A 2015 study found that rewarding good behavior, even with seemingly insignificant rewards, motivated good behavior more than punishing bad behavior did.

That same principle applies to debt termination. As a human, you need to be rewarded for your efforts. But when you pay back your highest interest rate loans first, you’re working against yourself. Those high interest rate loans take forever to pay back and, consequently, you get too discouraged. You might give up altogether, or worse, head to the mall to make yourself feel better. Either way, you’re adding to your debt rather than escaping.

Start Small

In Financially Fit Bootcamp, we teach that you should start with the smallest debt regardless of the interest rate. Starting small and working toward your larger debts means that you actually see progress quickly. As you pay off one debt, you’re motivated to pay off the next debt, and so on.

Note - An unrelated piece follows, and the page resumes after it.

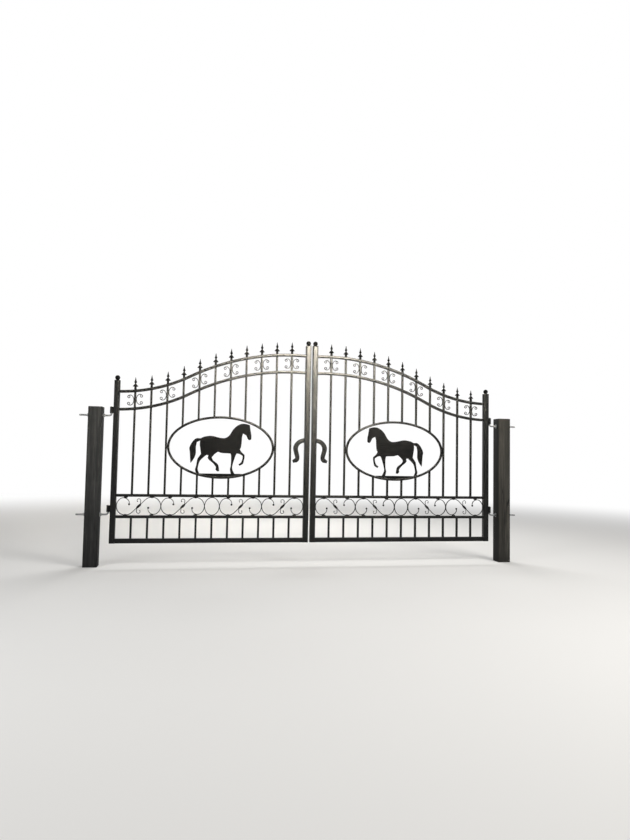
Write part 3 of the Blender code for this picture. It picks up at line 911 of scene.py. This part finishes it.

Another motivating factor? As you pay off each debt, you progressively have more and more to add to the next payment.

The good news is that terminating debt this way works! As you can see in the video above, using the Financially Fit Bootcamp debt termination method, Linda Emslie and countless others are on their way to being debt free and even better, Financial Freedom.

Beat Debt And Move Into The 4%

Unfortunately, what we’ve found is that only 4% of the world understands that if you have debt, this is the way to pay it off. They are the truly wealthy ones. Are you ready to join the 4%? Here’s how it works:

First, continue to pay the minimum payments on all of your debts. Don’t incur any late payment fees or get sent to collections. Second, you’ll need your Pay Yourself First (PYF) number, so if you haven’t figured it out yet, work back through Financially Fit Bootcamp and determine that number.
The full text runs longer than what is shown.